# [Requirements]
From the entries below, copy every line that holds the word "each".

☆ ☆ ☆ ☆

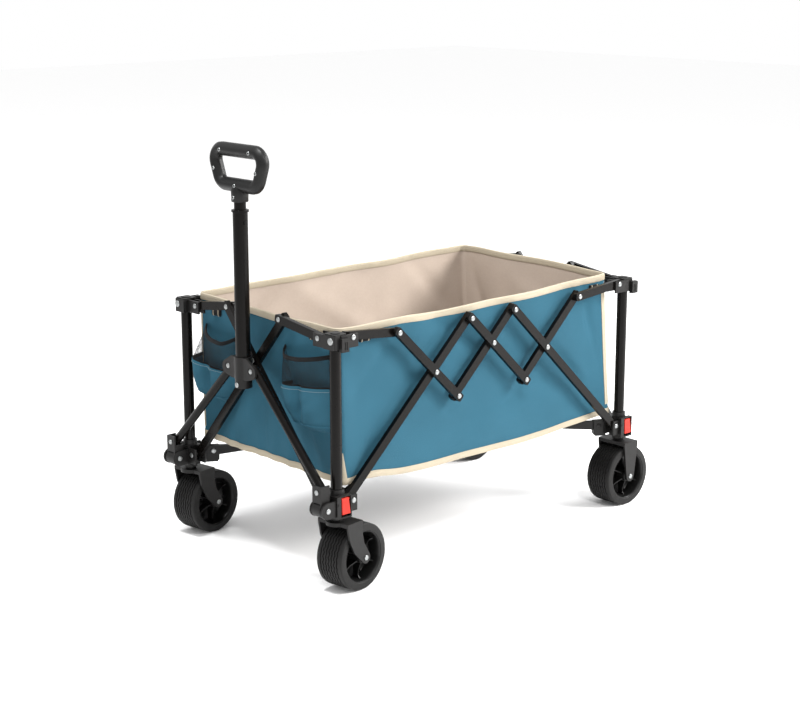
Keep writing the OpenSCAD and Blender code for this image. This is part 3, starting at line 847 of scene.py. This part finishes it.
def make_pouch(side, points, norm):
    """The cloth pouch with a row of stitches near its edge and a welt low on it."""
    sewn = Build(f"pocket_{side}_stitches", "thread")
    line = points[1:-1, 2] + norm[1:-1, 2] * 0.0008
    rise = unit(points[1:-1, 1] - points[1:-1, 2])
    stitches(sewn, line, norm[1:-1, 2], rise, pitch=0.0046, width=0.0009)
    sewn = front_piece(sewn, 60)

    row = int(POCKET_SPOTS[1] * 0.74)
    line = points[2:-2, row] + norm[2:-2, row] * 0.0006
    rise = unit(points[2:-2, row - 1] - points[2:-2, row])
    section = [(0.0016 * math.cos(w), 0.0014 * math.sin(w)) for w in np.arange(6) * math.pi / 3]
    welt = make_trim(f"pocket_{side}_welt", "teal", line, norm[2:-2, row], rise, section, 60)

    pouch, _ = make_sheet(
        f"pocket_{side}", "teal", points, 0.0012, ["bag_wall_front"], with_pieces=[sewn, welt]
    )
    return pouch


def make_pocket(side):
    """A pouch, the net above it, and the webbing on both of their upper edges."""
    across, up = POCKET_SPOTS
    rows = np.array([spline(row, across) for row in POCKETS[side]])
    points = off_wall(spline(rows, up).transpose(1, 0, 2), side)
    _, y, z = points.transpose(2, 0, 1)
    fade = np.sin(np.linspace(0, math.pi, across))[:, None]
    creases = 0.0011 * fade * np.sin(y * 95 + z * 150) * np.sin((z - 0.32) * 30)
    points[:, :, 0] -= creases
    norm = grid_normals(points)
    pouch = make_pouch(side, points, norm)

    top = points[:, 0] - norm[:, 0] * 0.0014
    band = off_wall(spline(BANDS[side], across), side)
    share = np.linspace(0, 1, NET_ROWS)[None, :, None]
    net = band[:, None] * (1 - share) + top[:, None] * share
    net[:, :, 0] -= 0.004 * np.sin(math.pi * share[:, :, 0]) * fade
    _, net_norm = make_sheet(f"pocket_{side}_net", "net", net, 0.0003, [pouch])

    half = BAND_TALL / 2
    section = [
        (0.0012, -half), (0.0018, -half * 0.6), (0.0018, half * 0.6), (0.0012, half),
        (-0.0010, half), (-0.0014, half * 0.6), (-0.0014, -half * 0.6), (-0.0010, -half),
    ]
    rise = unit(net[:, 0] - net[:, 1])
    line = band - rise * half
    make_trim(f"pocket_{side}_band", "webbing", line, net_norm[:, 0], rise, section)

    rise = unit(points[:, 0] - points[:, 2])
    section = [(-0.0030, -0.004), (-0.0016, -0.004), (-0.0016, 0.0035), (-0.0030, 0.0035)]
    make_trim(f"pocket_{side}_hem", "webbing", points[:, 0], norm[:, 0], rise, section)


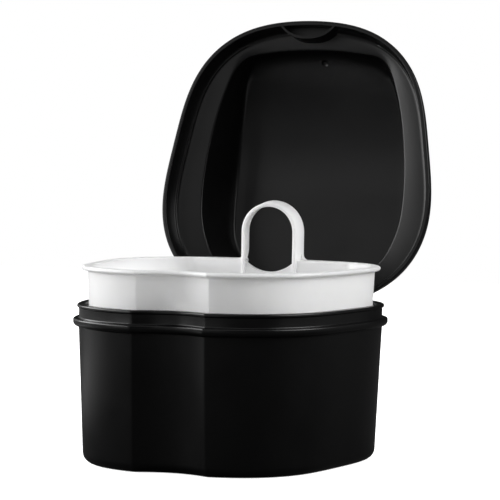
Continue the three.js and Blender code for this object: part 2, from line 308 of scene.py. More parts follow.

☆ ☆ ☆ ☆

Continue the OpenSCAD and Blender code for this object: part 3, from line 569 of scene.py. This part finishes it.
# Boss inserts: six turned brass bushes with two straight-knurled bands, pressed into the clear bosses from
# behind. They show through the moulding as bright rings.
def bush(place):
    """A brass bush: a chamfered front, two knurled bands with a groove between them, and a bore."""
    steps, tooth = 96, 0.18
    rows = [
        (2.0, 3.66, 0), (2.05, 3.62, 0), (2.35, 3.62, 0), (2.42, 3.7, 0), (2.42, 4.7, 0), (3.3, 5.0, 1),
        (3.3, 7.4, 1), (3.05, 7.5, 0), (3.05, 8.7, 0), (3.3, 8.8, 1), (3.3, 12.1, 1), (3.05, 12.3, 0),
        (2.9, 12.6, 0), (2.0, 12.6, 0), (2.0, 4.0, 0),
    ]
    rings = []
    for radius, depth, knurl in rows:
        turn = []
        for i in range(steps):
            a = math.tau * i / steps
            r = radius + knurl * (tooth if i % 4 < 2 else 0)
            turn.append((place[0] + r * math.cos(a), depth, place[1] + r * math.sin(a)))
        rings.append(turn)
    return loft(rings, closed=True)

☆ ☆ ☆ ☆

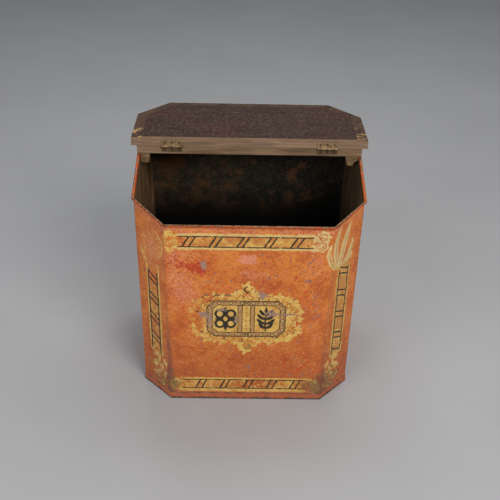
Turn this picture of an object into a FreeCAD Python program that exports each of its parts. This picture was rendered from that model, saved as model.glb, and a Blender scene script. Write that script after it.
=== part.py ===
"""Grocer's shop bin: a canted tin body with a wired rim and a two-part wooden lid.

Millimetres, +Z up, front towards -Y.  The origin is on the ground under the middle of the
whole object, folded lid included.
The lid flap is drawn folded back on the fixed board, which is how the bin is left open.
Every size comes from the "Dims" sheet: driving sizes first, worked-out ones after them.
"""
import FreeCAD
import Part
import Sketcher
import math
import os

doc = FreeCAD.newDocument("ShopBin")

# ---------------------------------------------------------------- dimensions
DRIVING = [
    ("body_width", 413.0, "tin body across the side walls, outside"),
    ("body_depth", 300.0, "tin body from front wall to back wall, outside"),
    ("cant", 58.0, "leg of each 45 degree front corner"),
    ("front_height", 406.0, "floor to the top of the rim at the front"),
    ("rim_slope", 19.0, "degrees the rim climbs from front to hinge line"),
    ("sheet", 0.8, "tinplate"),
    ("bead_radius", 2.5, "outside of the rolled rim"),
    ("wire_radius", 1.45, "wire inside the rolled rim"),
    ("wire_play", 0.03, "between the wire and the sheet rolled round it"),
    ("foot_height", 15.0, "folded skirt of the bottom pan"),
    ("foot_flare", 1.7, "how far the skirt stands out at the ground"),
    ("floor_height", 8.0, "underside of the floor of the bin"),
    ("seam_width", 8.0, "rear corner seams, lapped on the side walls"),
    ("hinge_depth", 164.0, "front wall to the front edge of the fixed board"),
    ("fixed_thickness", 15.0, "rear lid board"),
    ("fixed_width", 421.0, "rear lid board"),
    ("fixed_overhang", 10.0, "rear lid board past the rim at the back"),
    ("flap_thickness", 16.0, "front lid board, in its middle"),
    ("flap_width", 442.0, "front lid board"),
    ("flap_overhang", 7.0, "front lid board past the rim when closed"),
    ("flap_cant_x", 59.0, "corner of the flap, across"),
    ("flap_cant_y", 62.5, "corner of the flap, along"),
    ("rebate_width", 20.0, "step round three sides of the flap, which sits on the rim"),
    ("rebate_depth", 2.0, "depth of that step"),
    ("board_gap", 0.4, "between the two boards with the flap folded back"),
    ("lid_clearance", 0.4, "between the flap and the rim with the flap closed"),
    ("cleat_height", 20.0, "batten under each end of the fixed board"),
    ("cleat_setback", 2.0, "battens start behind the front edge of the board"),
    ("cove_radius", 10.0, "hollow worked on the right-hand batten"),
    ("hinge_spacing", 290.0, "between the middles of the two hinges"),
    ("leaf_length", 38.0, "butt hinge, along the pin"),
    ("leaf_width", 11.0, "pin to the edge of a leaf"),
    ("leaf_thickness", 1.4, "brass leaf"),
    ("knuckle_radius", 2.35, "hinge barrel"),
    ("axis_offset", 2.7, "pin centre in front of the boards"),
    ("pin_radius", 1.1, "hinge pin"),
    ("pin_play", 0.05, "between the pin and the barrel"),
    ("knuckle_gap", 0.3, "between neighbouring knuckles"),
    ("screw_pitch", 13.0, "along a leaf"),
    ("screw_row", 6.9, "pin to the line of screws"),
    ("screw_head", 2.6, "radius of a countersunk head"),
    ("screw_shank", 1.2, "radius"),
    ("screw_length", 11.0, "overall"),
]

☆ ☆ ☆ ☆

# [Solution to the problem]
Turn this picture of an object into a FreeCAD Python program that exports each of its parts. This picture was rendered from that model, saved as model.glb, and a Blender scene script. Write that script after it.
    ("cant", 58.0, "leg of each 45 degree front corner"),
    ("cleat_height", 20.0, "batten under each end of the fixed board"),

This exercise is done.